Part five: testing & go-live
“Great job migrating all the data. Not an easy task. Thank you for all the support!”
Despite some challenges in designing the right environment and moving the data around, we went from gathering requirements to user testing in six months. But the challenges don’t end here.
Building an environment in isolation is very different from letting over 60 users lose. There’s the new syntax, less technical users needing more help and queries hitting the database all at once. It’s still early days but the feedback has been great.
“Wooo hooooo! Aurora is excellent. Glad we are using Postgres now”
We’ve had feedback on how smoothly everything has gone. Even though there were bumps in the road to get to where we are now.
The analysts have taken to the new system and are getting to grips with the quirks that go along with a new database.
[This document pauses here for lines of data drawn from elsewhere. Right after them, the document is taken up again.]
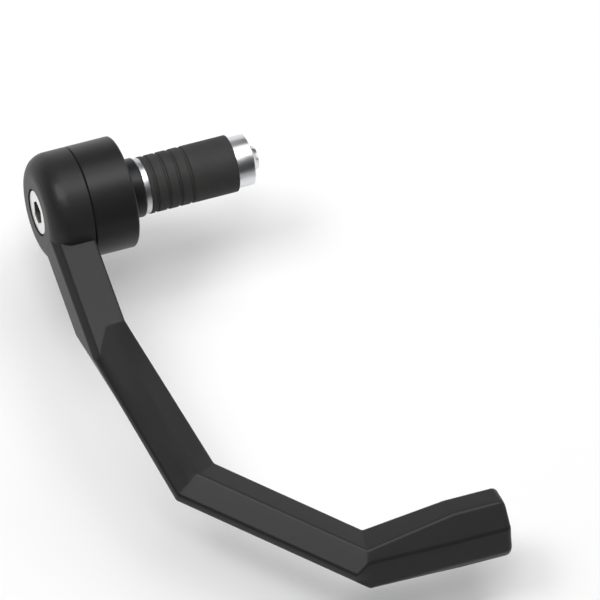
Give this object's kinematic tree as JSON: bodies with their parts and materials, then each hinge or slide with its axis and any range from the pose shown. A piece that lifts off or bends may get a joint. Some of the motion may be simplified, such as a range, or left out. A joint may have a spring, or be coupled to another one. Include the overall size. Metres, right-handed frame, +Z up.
{
  "type": "brake lever guard",
  "caption": "Moulded guard for a motorcycle's brake lever: a round boss at the bar's end and a thin faceted arm that curves round in front of the lever, with its expander fastening.",
  "frame": {"origin": "on the handlebar's axis, at the bar's open end, where the spacer's shoulder meets it", "axes": "+X along the bar's axis into the bar (inboard), +Y back to the rider, +Z up"},
  "size_m": [0.1005, 0.1444, 0.0347],
  "materials": {
    "moulding": "fine satin moulded nylon",
    "anodised": "turned, black anodised, satin",
    "bolt": "plain stainless, satin",
    "washer": "zinc plated",
    "rubber": "moulded black rubber",
    "nut": "turned, plain"
  },
  "bodies": {
    "root": {"lever_guard": "moulding", "bar_end_spacer": "anodised", "clamp_bolt": "bolt", "thrust_washer": "washer", "expander_sleeve": "rubber", "expander_nut": "nut"}
  },
  "joints": []
}
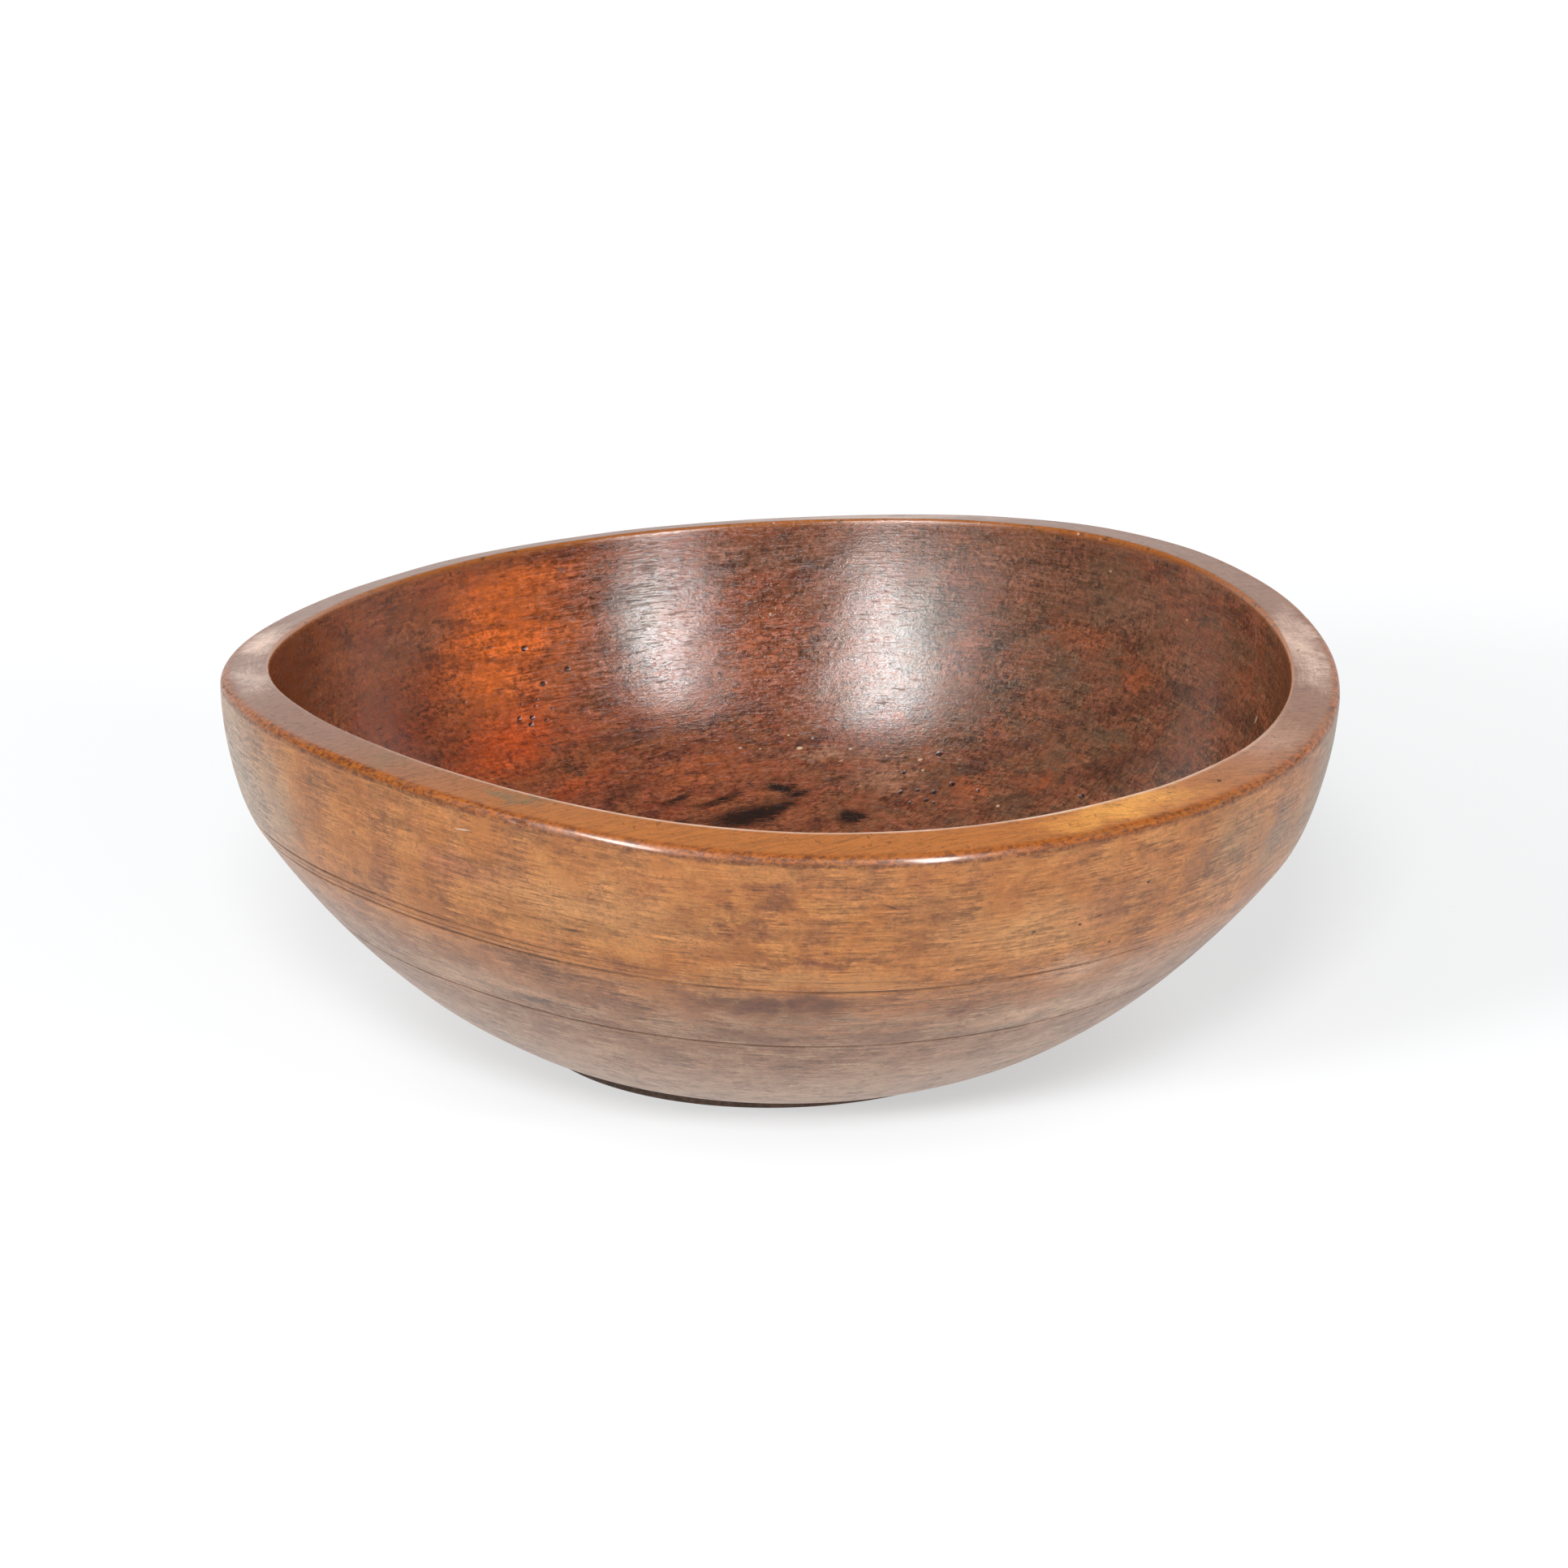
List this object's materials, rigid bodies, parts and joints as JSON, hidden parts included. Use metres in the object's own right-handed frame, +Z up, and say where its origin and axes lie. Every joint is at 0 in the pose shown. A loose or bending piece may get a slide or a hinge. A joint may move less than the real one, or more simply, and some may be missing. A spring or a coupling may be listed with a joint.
{
  "type": "dairy bowl",
  "caption": "Wide turned wooden dairy bowl, gone oval with age, with a flat outward-sloping rim, fine incised lines round the outside and a low foot. Holds milk, cream or dough.",
  "frame": {"origin": "on the surface that the bowl stands on, under the middle of its overall box", "axes": "+Z up out of the mouth, +X along the longer side of the oval's overall box, +Y across it"},
  "size_m": [0.4114, 0.3886, 0.1525],
  "materials": {
    "waxed_wood": "old waxed wood, honey brown outside and deep reddish brown inside, semi-gloss with wear, stains and small holes"
  },
  "bodies": {
    "root": {"bowl": "waxed_wood"}
  },
  "joints": []
}
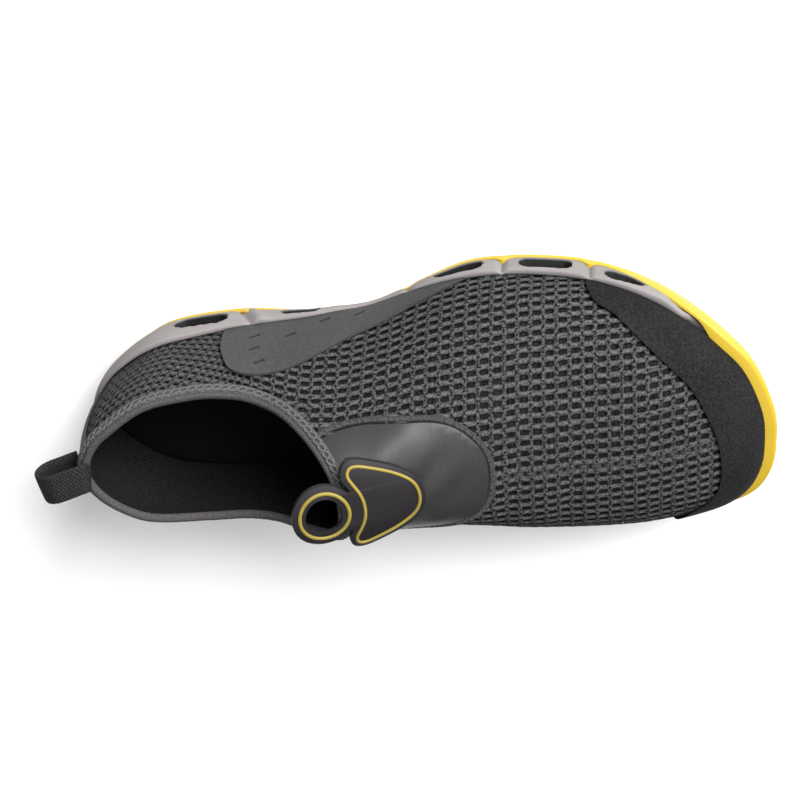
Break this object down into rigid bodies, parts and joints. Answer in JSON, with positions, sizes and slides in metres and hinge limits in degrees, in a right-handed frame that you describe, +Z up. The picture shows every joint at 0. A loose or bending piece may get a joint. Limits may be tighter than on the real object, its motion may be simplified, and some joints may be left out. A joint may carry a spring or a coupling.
{
  "type": "slip-on walking shoe",
  "caption": "Left slip-on walking shoe with a dark grey knitted mesh upper, smooth instep panel, moulded pull tab, heel loop, grey ported midsole and yellow rubber outsole.",
  "frame": {"origin": "on the floor under the centre of the heel, on the flat under side of the heel's tread", "axes": "+X runs forward to the toe, +Y to the little-toe side, +Z up"},
  "size_m": [0.3024, 0.1129, 0.1061],
  "materials": {
    "rubber_yellow": "satin yellow rubber",
    "foam_grey": "warm light grey moulded foam",
    "knit": "open dark grey knitted mesh",
    "stretch": "smooth stretch fabric with a slight sheen",
    "film_black": "matt near-black fused film",
    "film_grey": "matt dark grey fused film",
    "binding": "rolled knitted edge",
    "webbing": "woven tape",
    "tab_rubber": "moulded dark rubber with yellow raised lines",
    "lining": "dark lining cloth"
  },
  "bodies": {
    "root": {"outsole": "rubber_yellow", "midsole": "foam_grey", "insole": "lining", "upper": "knit", "instep_panel": "stretch", "collar_binding": "binding", "toe_cap": "film_black", "side_film_outer": "film_grey", "side_film_inner": "film_grey", "heel_stay": "film_grey", "pull_tab": "tab_rubber", "pull_loop": "webbing"}
  },
  "joints": []
}
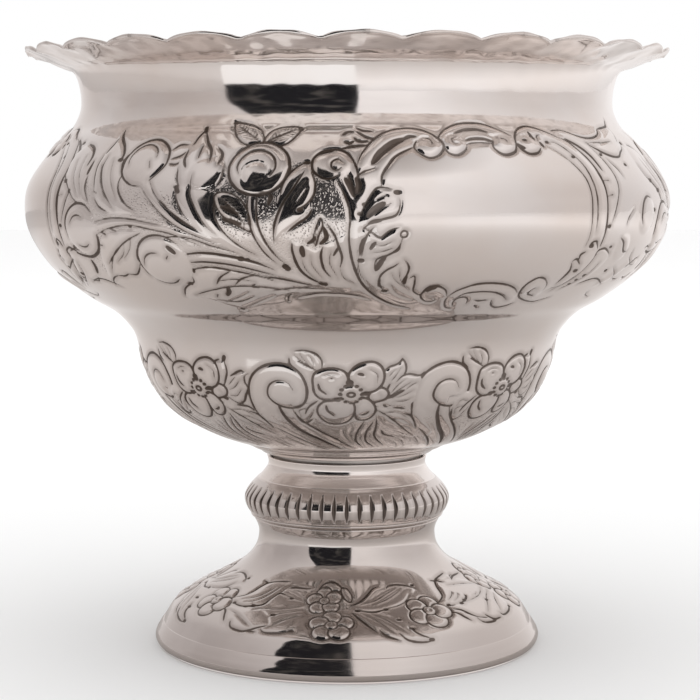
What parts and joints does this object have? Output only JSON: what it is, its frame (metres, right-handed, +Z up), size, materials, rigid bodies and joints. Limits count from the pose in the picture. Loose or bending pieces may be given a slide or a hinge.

Copy times have reduced from 12 tedious hours to just over two. Analyst queries are much quicker to return and ownership is a lot clearer between Data Services and the analysts.
“It feels so much faster!
I’m sure we will encounter a few challenges but that’s part of every new system”
We’re documenting everything we can in a user guide that gets added to by both Data Services and the Community. The Slack channel will also stay open for the analysts to help each other.
As one of the first teams to make the move to Aurora we’ve found the process fairly smooth. Having such positive feedback from the users has also been a huge win.
Part six: The future
If you would like to get started with AWS the first step is to check out the free tier. AWS offers one year of services to explore what they offer. Aurora comes in MySQL and PostgreSQL flavours and serverless is also on the roadmap. After that, it’s a matter of clicking a few buttons to get going.
But it’s not just about tooling, as migration is a team sport.
By listening and taking a slow and steady approach we have tackled the project in just nine months.
We’re now able to build the Aurora platform further for the analysts we support and contribute to their success.